┌─ Information shown
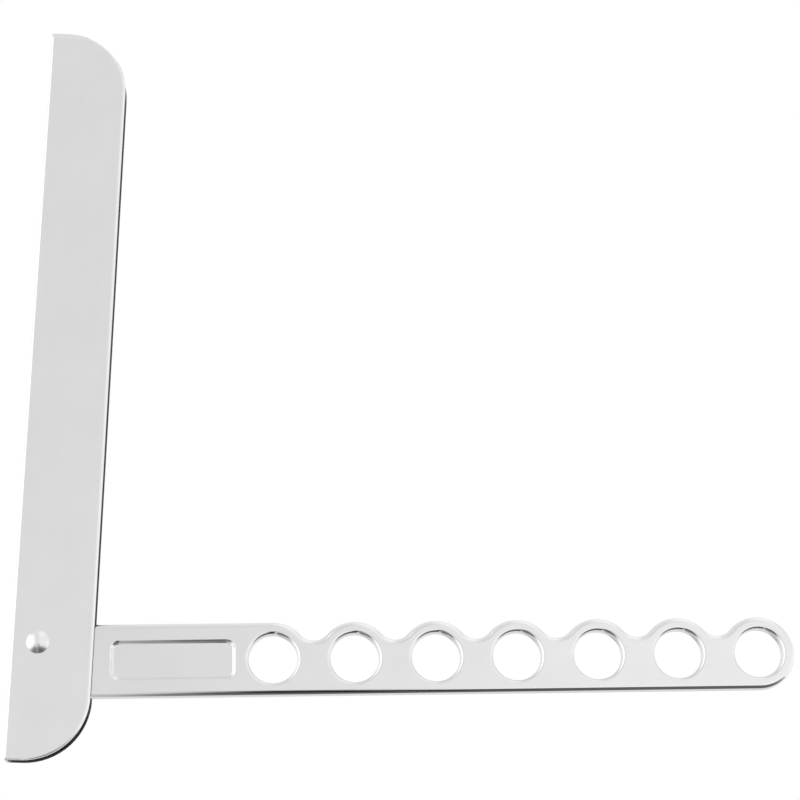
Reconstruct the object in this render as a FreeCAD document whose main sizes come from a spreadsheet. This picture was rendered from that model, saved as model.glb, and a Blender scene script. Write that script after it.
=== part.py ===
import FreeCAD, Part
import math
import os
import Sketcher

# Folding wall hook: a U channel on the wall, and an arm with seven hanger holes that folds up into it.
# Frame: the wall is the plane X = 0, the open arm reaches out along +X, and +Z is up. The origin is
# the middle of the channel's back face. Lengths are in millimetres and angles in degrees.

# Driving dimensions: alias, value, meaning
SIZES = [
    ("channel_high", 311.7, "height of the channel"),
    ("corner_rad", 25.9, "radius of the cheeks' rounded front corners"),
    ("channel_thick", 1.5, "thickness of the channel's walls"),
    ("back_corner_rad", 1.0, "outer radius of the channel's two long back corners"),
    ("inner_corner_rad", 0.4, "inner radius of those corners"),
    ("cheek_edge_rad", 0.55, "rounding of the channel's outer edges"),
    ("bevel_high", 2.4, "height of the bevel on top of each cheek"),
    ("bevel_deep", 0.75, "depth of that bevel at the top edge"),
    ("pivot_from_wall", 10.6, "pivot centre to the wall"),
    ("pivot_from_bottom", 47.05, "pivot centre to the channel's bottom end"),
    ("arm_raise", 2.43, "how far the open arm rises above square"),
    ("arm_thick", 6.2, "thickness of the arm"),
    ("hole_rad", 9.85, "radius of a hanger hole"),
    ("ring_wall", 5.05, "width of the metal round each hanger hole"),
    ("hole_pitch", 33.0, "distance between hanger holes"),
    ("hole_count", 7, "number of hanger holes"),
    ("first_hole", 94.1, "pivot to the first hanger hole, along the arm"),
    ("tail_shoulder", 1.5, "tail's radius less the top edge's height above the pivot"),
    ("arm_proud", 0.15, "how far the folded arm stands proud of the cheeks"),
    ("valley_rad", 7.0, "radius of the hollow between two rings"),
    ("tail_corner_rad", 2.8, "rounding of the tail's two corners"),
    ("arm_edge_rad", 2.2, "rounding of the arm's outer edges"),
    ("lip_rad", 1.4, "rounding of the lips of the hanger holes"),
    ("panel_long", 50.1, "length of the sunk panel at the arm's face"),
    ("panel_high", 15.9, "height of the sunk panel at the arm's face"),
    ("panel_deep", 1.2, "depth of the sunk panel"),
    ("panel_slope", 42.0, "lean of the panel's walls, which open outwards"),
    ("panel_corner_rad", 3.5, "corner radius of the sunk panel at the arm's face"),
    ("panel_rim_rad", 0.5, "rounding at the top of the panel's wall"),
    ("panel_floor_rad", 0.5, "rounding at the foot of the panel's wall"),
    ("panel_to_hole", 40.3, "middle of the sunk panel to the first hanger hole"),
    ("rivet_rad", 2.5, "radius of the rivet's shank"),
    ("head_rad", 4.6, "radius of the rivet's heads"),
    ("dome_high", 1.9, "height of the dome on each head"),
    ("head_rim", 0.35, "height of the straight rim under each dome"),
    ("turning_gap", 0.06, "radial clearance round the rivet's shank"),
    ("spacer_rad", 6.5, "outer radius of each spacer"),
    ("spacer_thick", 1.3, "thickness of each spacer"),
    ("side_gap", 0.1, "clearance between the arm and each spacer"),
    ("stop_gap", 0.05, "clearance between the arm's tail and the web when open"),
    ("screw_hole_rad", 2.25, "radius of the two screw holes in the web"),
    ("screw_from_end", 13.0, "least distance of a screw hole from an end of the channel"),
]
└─
▶ Problem statement
Print the whole listing again, exactly.

▶ Solution to the exercise
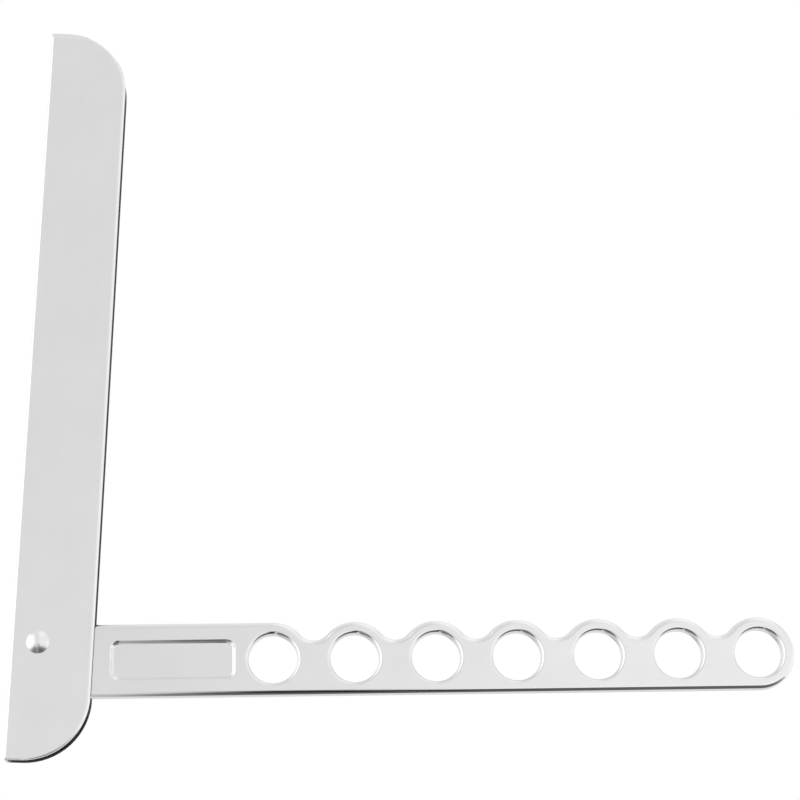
Reconstruct the object in this render as a FreeCAD document whose main sizes come from a spreadsheet. This picture was rendered from that model, saved as model.glb, and a Blender scene script. Write that script after it.
=== part.py ===
import FreeCAD, Part
import math
import os
import Sketcher

# Folding wall hook: a U channel on the wall, and an arm with seven hanger holes that folds up into it.
# Frame: the wall is the plane X = 0, the open arm reaches out along +X, and +Z is up. The origin is
# the middle of the channel's back face. Lengths are in millimetres and angles in degrees.

# Driving dimensions: alias, value, meaning
SIZES = [
    ("channel_high", 311.7, "height of the channel"),
    ("corner_rad", 25.9, "radius of the cheeks' rounded front corners"),
    ("channel_thick", 1.5, "thickness of the channel's walls"),
    ("back_corner_rad", 1.0, "outer radius of the channel's two long back corners"),
    ("inner_corner_rad", 0.4, "inner radius of those corners"),
    ("cheek_edge_rad", 0.55, "rounding of the channel's outer edges"),
    ("bevel_high", 2.4, "height of the bevel on top of each cheek"),
    ("bevel_deep", 0.75, "depth of that bevel at the top edge"),
    ("pivot_from_wall", 10.6, "pivot centre to the wall"),
    ("pivot_from_bottom", 47.05, "pivot centre to the channel's bottom end"),
    ("arm_raise", 2.43, "how far the open arm rises above square"),
    ("arm_thick", 6.2, "thickness of the arm"),
    ("hole_rad", 9.85, "radius of a hanger hole"),
    ("ring_wall", 5.05, "width of the metal round each hanger hole"),
    ("hole_pitch", 33.0, "distance between hanger holes"),
    ("hole_count", 7, "number of hanger holes"),
    ("first_hole", 94.1, "pivot to the first hanger hole, along the arm"),
    ("tail_shoulder", 1.5, "tail's radius less the top edge's height above the pivot"),
    ("arm_proud", 0.15, "how far the folded arm stands proud of the cheeks"),
    ("valley_rad", 7.0, "radius of the hollow between two rings"),
    ("tail_corner_rad", 2.8, "rounding of the tail's two corners"),
    ("arm_edge_rad", 2.2, "rounding of the arm's outer edges"),
    ("lip_rad", 1.4, "rounding of the lips of the hanger holes"),
    ("panel_long", 50.1, "length of the sunk panel at the arm's face"),
    ("panel_high", 15.9, "height of the sunk panel at the arm's face"),
    ("panel_deep", 1.2, "depth of the sunk panel"),
    ("panel_slope", 42.0, "lean of the panel's walls, which open outwards"),
    ("panel_corner_rad", 3.5, "corner radius of the sunk panel at the arm's face"),
    ("panel_rim_rad", 0.5, "rounding at the top of the panel's wall"),
    ("panel_floor_rad", 0.5, "rounding at the foot of the panel's wall"),
    ("panel_to_hole", 40.3, "middle of the sunk panel to the first hanger hole"),
    ("rivet_rad", 2.5, "radius of the rivet's shank"),
    ("head_rad", 4.6, "radius of the rivet's heads"),
    ("dome_high", 1.9, "height of the dome on each head"),
    ("head_rim", 0.35, "height of the straight rim under each dome"),
    ("turning_gap", 0.06, "radial clearance round the rivet's shank"),
    ("spacer_rad", 6.5, "outer radius of each spacer"),
    ("spacer_thick", 1.3, "thickness of each spacer"),
    ("side_gap", 0.1, "clearance between the arm and each spacer"),
    ("stop_gap", 0.05, "clearance between the arm's tail and the web when open"),
    ("screw_hole_rad", 2.25, "radius of the two screw holes in the web"),
    ("screw_from_end", 13.0, "least distance of a screw hole from an end of the channel"),
]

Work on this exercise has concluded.